Denada S Putri
Senin, 13 Oktober 2025 | 15:30 WIB
Ilustrasi Tenaga Non-DIPA MA. [Ist]
Baca 10 detik
  • Sebanyak 1.138 honorer non-DIPA Mahkamah Agung merasa dianaktirikan karena tidak diakomodasi dalam seleksi PPPK 2024, meski telah bekerja bertahun-tahun dan memenuhi syarat masa kerja minimal dua tahun.

  • Dana Rp420 miliar anggaran MA disebut akan dialihkan untuk tenaga outsourcing, bukan untuk honorer non-DIPA yang selama ini gajinya tidak bersumber dari APBN.

  • Solidaritas Honorer Non DIPA mengirim surat dan karangan bunga ke MA sebagai bentuk protes atas kebijakan yang dinilai tidak sesuai amanah Menpan RB No. 374/2024 dan menuntut kejelasan status kerja.

 
 

SuaraKaltim.id - Gelombang kekecewaan tengah melanda ribuan tenaga honorer non-DIPA di lingkungan Mahkamah Agung (MA) RI.

Mereka merasa dianaktirikan setelah tidak diakomodasi dalam proses seleksi Pegawai Pemerintah dengan Perjanjian Kerja (PPPK) tahun anggaran 2024, meski telah bekerja bertahun-tahun tanpa henti.

Salah satu perwakilan Solidaritas Honorer Non DIPA Mahkamah Agung mengungkapkan, berdasarkan pendataan internal yang dilakukan MA per September lalu, terdapat 1.138 orang tenaga honorer non-DIPA yang gajinya tidak bersumber dari Anggaran Pendapatan dan Belanja Negara (APBN).

Jumlah itu, kata dia, dibuktikan melalui Surat Pertanggungjawaban Mutlak (SPTJM) yang ditandatangani oleh sekretaris di masing-masing satuan kerja (satker).

“Kami sudah didata oleh MA untuk honor yang non-DIPA, totalnya ada 1.138 orang. Tapi sampai sekarang belum ada kejelasan nasib kami,” ujar perwakilan Solidaritas Honorer Non DIPA kepada media ini, melalui aplikasi pesan instan, Senun, 13 Oktober 2025.
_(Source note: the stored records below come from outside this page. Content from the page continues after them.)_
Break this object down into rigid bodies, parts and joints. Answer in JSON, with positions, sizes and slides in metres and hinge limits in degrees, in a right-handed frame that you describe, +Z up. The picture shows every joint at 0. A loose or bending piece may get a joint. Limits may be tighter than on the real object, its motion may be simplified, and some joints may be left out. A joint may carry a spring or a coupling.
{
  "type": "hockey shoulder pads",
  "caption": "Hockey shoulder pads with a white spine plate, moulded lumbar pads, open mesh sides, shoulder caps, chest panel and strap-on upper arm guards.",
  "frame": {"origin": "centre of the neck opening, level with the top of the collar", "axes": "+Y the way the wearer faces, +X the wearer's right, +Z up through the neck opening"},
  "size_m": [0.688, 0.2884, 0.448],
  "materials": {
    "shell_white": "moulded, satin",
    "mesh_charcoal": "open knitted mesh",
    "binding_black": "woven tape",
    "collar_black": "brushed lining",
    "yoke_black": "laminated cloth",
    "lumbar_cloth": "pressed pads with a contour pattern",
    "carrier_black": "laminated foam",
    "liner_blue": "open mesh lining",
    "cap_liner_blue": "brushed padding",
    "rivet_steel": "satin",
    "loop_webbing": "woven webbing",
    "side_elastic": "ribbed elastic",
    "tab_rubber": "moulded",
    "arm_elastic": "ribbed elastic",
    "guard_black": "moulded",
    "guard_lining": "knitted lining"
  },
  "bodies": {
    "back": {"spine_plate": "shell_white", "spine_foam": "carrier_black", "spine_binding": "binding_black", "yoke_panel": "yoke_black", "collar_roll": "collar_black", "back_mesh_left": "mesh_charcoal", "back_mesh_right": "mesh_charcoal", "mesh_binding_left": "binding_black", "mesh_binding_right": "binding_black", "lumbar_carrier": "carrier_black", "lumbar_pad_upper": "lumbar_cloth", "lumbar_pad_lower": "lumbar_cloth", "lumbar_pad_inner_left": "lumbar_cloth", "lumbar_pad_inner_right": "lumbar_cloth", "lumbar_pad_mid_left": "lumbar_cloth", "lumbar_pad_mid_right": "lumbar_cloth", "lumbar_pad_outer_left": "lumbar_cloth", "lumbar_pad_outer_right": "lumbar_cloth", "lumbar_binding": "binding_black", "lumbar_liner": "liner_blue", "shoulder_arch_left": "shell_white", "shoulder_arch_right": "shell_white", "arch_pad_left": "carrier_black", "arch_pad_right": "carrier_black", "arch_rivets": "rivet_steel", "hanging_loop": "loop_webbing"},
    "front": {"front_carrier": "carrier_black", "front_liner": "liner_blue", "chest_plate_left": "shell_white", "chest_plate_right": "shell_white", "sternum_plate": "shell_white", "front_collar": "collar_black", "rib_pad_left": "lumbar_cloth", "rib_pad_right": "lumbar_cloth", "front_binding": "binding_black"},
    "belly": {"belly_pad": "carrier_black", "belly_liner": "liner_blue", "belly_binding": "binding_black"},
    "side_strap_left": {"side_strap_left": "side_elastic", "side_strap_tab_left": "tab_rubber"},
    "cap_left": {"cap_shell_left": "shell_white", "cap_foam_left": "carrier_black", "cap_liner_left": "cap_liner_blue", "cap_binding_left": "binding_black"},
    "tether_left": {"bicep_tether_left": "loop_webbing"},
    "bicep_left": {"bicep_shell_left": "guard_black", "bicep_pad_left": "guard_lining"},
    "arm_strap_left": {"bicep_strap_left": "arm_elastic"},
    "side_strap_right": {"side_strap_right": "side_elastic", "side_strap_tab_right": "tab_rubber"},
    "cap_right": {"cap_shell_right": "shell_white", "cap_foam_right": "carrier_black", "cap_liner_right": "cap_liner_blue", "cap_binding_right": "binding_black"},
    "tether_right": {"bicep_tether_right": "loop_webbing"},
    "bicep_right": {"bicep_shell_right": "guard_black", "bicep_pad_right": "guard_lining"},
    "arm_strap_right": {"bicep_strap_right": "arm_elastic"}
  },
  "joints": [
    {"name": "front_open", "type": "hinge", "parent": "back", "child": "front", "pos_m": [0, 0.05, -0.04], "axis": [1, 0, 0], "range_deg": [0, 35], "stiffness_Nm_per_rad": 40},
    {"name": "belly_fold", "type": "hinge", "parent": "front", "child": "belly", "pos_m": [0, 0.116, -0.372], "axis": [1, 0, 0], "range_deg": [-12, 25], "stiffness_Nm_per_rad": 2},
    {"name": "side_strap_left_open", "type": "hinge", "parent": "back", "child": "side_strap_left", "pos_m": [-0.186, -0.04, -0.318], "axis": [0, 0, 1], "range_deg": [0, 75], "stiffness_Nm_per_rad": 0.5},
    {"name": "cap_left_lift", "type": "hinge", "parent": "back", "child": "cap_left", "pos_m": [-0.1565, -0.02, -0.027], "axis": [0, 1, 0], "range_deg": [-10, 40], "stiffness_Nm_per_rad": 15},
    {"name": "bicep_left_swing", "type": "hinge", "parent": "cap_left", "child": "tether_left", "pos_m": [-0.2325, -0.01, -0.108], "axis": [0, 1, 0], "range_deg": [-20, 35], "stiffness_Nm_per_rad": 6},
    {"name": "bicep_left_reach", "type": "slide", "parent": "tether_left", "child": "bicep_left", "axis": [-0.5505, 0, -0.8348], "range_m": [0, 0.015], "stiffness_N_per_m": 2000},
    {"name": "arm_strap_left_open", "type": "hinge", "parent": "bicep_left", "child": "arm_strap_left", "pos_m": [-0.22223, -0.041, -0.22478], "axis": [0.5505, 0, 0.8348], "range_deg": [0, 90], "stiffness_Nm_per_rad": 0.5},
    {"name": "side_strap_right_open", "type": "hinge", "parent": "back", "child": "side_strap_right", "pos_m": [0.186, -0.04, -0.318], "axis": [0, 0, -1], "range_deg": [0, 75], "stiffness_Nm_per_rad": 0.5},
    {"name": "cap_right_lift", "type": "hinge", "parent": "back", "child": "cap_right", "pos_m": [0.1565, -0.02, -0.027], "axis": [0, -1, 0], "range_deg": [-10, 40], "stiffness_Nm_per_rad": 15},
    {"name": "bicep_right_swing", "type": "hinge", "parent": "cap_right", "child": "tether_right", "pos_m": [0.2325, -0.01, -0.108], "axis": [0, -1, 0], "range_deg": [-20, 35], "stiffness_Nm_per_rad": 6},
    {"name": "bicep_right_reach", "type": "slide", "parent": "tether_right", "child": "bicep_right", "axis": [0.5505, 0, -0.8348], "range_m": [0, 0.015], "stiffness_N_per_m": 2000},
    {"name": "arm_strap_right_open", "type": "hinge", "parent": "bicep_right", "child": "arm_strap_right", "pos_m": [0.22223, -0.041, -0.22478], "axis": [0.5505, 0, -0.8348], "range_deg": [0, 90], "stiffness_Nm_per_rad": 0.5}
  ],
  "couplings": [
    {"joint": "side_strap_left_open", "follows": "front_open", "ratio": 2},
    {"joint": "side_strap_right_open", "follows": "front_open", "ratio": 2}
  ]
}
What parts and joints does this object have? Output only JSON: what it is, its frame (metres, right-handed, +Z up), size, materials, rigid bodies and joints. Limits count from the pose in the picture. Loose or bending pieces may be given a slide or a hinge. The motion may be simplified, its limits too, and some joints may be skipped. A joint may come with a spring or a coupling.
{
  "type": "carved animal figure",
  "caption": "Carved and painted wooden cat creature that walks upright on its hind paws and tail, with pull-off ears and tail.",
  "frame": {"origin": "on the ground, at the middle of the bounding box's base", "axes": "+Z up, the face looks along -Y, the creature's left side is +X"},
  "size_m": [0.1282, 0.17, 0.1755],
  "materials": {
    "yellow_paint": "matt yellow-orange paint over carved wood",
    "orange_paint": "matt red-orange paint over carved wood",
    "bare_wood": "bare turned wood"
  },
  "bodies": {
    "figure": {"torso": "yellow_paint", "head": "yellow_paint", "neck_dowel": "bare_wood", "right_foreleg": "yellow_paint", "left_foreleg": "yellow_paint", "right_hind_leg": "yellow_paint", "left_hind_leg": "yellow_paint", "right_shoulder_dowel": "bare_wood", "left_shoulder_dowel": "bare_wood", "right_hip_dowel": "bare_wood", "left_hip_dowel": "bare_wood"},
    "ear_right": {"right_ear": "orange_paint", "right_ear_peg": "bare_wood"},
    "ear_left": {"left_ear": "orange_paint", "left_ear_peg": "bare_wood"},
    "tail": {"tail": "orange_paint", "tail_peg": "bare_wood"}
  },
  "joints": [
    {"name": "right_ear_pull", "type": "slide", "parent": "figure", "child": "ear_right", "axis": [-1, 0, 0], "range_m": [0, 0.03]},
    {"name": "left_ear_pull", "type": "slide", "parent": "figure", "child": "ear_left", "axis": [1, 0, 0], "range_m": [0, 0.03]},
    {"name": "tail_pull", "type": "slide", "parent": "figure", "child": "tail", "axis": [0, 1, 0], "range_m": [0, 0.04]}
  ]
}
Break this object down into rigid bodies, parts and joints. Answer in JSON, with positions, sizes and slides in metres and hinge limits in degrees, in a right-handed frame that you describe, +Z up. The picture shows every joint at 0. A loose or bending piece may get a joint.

Menurutnya, Mahkamah Agung memiliki total anggaran sekitar Rp 420 miliar untuk penggajian honorer yang bersumber dari DIPA.

Namun, dana tersebut justru akan dialihkan untuk tenaga alih daya (outsourcing), bukan bagi honorer non-DIPA yang telah lama mengabdi.

“Dana yang ada itu malah akan dipakaikan ke OS (outsourcing). Padahal kami ini sudah bekerja bertahun-tahun, bahkan ada yang sampai 20 tahun,” katanya.

Ia menjelaskan, dari hasil pendataan mandiri sebelumnya di seluruh Indonesia, jumlah honorer non-DIPA tercatat sekitar 603 orang.

Baca Juga: Pengamat Ingatkan Rotasi Pejabat Kaltim Tak Jadi Ajang Politik Balas Budi

Namun, pada gelombang kedua rekrutmen PPPK, terdapat 903 orang dinyatakan tidak memenuhi syarat (TMS).

“Kami disuruh daftar dengan syarat aktif bekerja minimal dua tahun, tapi saat verifikasi berkas malah dianggap TMS. MA menitikberatkan hanya pada honorer yang gajinya dari DIPA,” ujarnya.

Solidaritas Honorer Non DIPA menilai kebijakan tersebut bertentangan dengan Keputusan Menteri PANRB Nomor 374 Tahun 2024, yang menyebutkan bahwa tenaga non-ASN yang aktif bekerja sekurang-kurangnya dua tahun secara terus menerus berhak mengikuti seleksi PPPK.

“Kami menilai MA tidak menjalankan amanah Menpan RB Nomor 374 Tahun 2024. Ini tidak adil, karena kami memenuhi kriteria tapi malah dipinggirkan,” tegasnya.

Kekecewaan itu bahkan mendorong para honorer mengirimkan surat resmi kepada Ketua Mahkamah Agung (KMA) pada 22 Agustus 2025, tepat setelah peringatan Hari Ulang Tahun MA.

Isi surat tersebut menyampaikan rasa kecewa karena tidak ada perhatian terhadap nasib mereka, bahkan tidak diangkat sebagai PPPK paruh waktu.